Wiesbaden, 23.05.2024 – Die Vorstellung, dass sich die Erde unter ihren Füßen bewegt, ist für die meisten Menschen beunruhigend. Dabei kommt das gar nicht so selten vor, wie der heute veröffentlichte Jahresbericht des Hessischen Erdbebendienstes (HED) zeigt: Im vergangenen Jahr wurden 142 natürliche seismische Ereignisse in Hessen registriert und manuell ausgewertet. Darüber hinaus erfasste die automatische Erdbebenerkennung einige hundert weitere Ereignisse, die jedoch genauer untersucht und gefiltert wurden, um nicht-natürliche Beben wie zum Beispiel Steinbruchsprengungen und auch ferne Beben auszuschließen. Der Jahresbericht dokumentiert die seismischen Aktivitäten in Hessen und liefert – bereits zum achten Mal – wertvolle Erkenntnisse über Erdbebenereignisse im vergangenen Jahr 2023. Der Bericht zeigt: Schwächere Erdbeben, die zwar keine Schäden verursachen, aber spürbar sind, kommen in Hessen durchaus mehrmals im Jahr vor.
Im Jahr 2023 sticht ein Ereignis besonders heraus, nämlich das Erdbeben vom 10. September 2023 bei Pfungstadt: Das Beben mit einer Lokalmagnitude von ML = 3,1 wurde von vielen Menschen in der Region wahrgenommen und führte zu über 130 ausgefüllten Fragebögen, die zur Bewertung der makroseismischen Auswirkungen beitrugen. Die Intensität dieses Erdbebens wurde auf den Stärkegrad IV nach der Europäischen makroseismischen Skala festgesetzt. Glücklicherweise sind dem HED keine größeren Schäden bekannt geworden. Die detaillierte Karte der erfassten Erdbeben und eine Zusammenfassung der makroseismischen Auswertung des Pfungstadt-Ereignisses sind im Jahresbericht enthalten.
Neben Pfungstadt verzeichnete im Jahr 2023 die Region an der Grenze zu Rheinland-Pfalz östlich von Bad Schwalbach eine hohe seismische Aktivität mit insgesamt 71 Erdbeben, die eine Maximalmagnitude von ML = 2,2 erreichten.

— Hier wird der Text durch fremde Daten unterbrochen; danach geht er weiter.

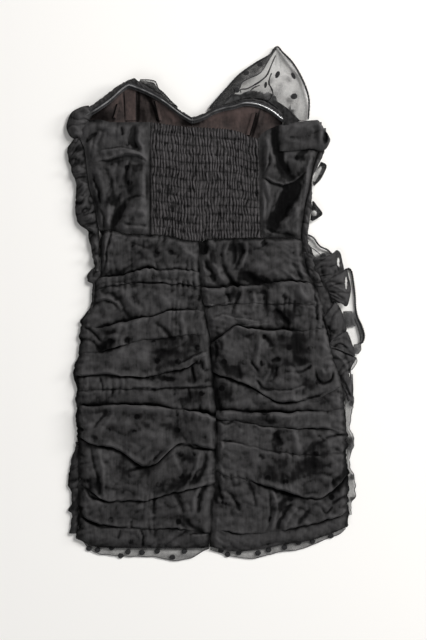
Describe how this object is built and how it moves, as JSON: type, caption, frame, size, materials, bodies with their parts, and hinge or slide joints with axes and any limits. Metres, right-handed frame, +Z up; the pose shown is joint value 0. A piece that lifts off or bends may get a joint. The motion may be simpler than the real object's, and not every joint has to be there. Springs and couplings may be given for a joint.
{
  "type": "strapless mini dress",
  "caption": "Strapless mini dress laid flat with its back up: sweetheart neckline, shirred back panel, gathered bodice and skirt, ruffles down the side and a net hem.",
  "frame": {"origin": "on the surface that the dress lies on, under the middle of its outline", "axes": "+X across the dress towards its right side as seen, +Y along the dress towards the neckline, +Z up from the surface, with the dress's back facing up"},
  "size_m": [0.4482, 0.7739, 0.0242],
  "materials": {
    "cloth": "satin organza over lining",
    "shirred": "elasticated gathers",
    "lining": "smooth lining",
    "binding": "folded binding",
    "piping": "shiny corded piping",
    "sheer": "sheer dotted organza"
  },
  "bodies": {
    "root": {"front_skirt": "cloth", "front_bodice": "cloth", "front_cup_left": "cloth", "front_cup_right": "cloth", "lining_cup_left": "lining", "lining_cup_right": "lining", "boning_channel_left": "lining", "boning_channel_side": "lining", "boning_channel_middle": "lining", "boning_channel_right": "lining", "neckline_binding_left": "binding", "neckline_binding_right": "binding", "neckline_piping_left": "piping", "neckline_piping_right": "piping", "neckline_frill_left": "cloth", "neckline_frill_right": "cloth", "back_shirred_panel": "shirred", "back_bodice_left": "cloth", "back_bodice_right": "cloth", "back_band_right": "cloth", "side_ruffle_left_upper": "cloth", "side_strip_right": "cloth", "side_ruffle_left_lower": "cloth", "side_ruffle_right_lower": "sheer", "underarm_gather_left": "cloth", "side_tip_left": "cloth", "bust_petal_left": "sheer", "bust_petal_right": "sheer", "side_ruffle_right_a": "sheer", "side_ruffle_right_b": "sheer", "side_ruffle_right_c": "sheer", "side_ruffle_right_d": "cloth", "side_ruffle_right_e": "cloth", "side_ruffle_right_f": "cloth", "side_ruffle_right_g": "cloth", "side_ruffle_right_h": "cloth", "side_ruffle_right_net": "sheer", "back_skirt_left": "cloth", "back_skirt_right": "cloth", "hem_net_left": "sheer", "hem_net_right": "sheer"}
  },
  "joints": []
}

Diese Region ist seit mehreren Jahren für ihre erhöhte seismische Aktivität bekannt. Weitere Erdbeben wurden im Oberrheingraben, im Mittelrheintal, im Odenwald und im Hintertaunus lokalisiert.
Der vollständige Jahresbericht 2023 des Hessischen Erdbebendienstes steht auf der Webseite des HLNUG zur Verfügung.
Hintergrund
Der Hessische Erdbebendienst (HED) wird vom HLNUG seit dem Jahr 2001 betrieben. Zu den Aufgaben des HED gehören Auskünfte und Erläuterungen zu Erdbeben in Hessen (geologische Zusammenhänge und Ursachen, Messung, Wahrnehmung, Schadenswirkung und Gefährdung), Auskünfte und Beratung in Fragen der Erdbebensicherheit und der Erdbebenbauvorschriften (DIN 4149 bzw. DIN EN 1998-1) sowie in Schadensfällen, in denen ein Zusammenhang mit Erdbeben besteht oder vermutet wird. Grundlegende Aufgaben sind das Messen, die Datenerfassung und die Bereitstellung von Ergebnissen zu Erdbeben in Hessen über die Webseiten des HLNUG. Die Information zu Erdbeben erfolgt immer im Nachgang, eine Vorhersage von Erdbeben ist nicht möglich.
In Hessen treten pro Jahr statistisch gesehen mehrere mäßig starke Erdbeben auf, die örtlich von der Bevölkerung wahrgenommen werden können. Im Durchschnitt sind 1-2-mal pro Jahr Erdbeben mit einer Magnitude von 3,0 bis 3,9 zu verzeichnen (bzw. 15-mal pro Jahr für eine Magnitude von 2,0 bis 2,9). Etwa einmal in zehn Jahren ist in Hessen mit einem mittelstarken Beben zu rechnen, das zu Gebäudeschäden und Betriebsstörungen führen kann. Mit schweren Erdbeben ist in Hessen kaum zu rechnen. Dort, wo schwache Beben auftreten, kann auch auf das potenzielle Auftreten stärkerer Ereignisse geschlossen werden. Schwache Beben sind sehr viel häufiger und lassen deshalb besonders gefährdete Gebiete erkennen.